Military Sensor Caught Two Unknowns, Context Missing

FBI Photo B7

A single redacted still image from an unidentified U.S. military sensor system, submitted by the FBI to AARO, showing two dark objects — one helicopter-consistent, one circular — with no accompanying mission report and an unreliable embedded timestamp.

Brief

In late 2025, an FBI-submitted still image captured by a U.S. military system over the Western United States was forwarded to AARO after redaction by the originating agency. The monochrome, grainy frame contains a central crosshair reticle, a dark object in the upper right quadrant described as consistent with a helicopter, and a second smaller dark circular object below the reticle. The operating crew could not positively identify either object.
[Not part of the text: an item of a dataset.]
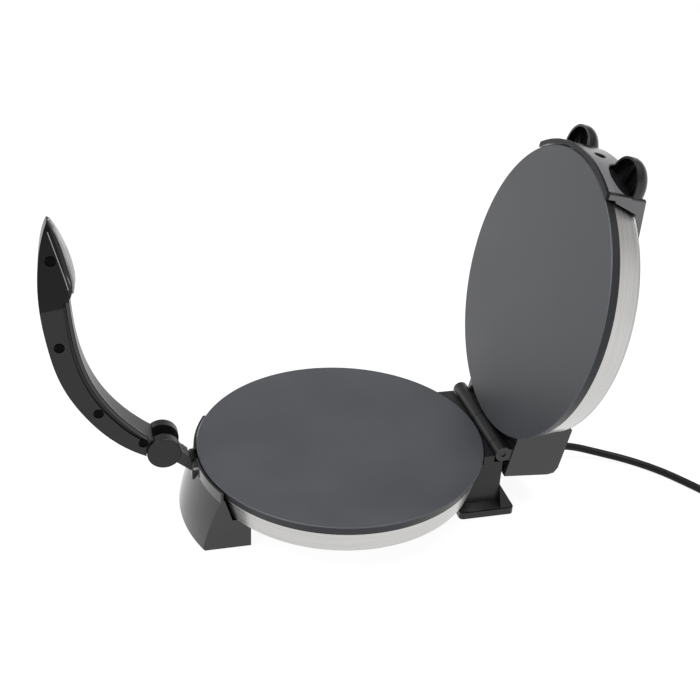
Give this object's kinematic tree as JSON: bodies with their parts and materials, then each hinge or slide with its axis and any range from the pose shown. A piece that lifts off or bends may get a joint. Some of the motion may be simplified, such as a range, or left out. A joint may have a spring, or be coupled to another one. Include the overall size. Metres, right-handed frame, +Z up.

The image timestamp is unreliable because the system's date and time were never properly set, and no mission report was provided to supply operational context.

Metadata

Agency
FBI
Release
5/8/26
Incident
Late 2025
Location
Western United States
Type
PDF • .pdf
Length
1 pages
Classification
UNCLASSIFIED
Tags
circular object, helicopter-consistent object, dual objects single frame, military optical sensor, monochrome imagery, crosshair reticle, Western United States, 2025, pre-submission redaction

Key points

  • Two distinct objects appear in the same frame: one described as consistent with a helicopter (upper right quadrant) and one smaller, dark, circular object below the crosshair reticle.
  • The FBI redacted the source imagery before submitting it to AARO, meaning the oversight body received an already-altered copy rather than the original.
  • The embedded image timestamp is incorrect; the capturing system's date and time were never properly configured, complicating provenance and timeline reconstruction.
  • No accompanying mission report was provided, leaving the operational context — crew, platform, mission type, altitude, heading — entirely absent from the record.
  • The operator who acquired the image explicitly reported being unable to positively identify the UAP.
  • The imagery originates from an unspecified U.S. military system, not a civilian or law-enforcement platform.

Most interesting

  • The two objects in the frame are morphologically dissimilar: one fits a known aircraft silhouette (helicopter) while the other is a small, dark circle — raising the question of whether one is a known craft providing inadvertent scale reference for the other.
  • The FBI, not the originating military unit, is the submitting agency, which implies the image passed through at least one law-enforcement chain of custody before reaching AARO.
  • Redaction occurred before AARO received the image, meaning AARO's analysis — if any was conducted — was constrained to whatever the FBI chose to pass through.
  • The broken system clock is a detail that would normally undermine evidential weight in any legal or intelligence context, yet the image was still considered significant enough to submit.
  • The war.gov release notice explicitly disclaims that the narrative description 'should not be interpreted as reflecting an analytical judgment, investigative conclusion, or factual determination' — an unusually broad disclaimer even for UAP disclosures.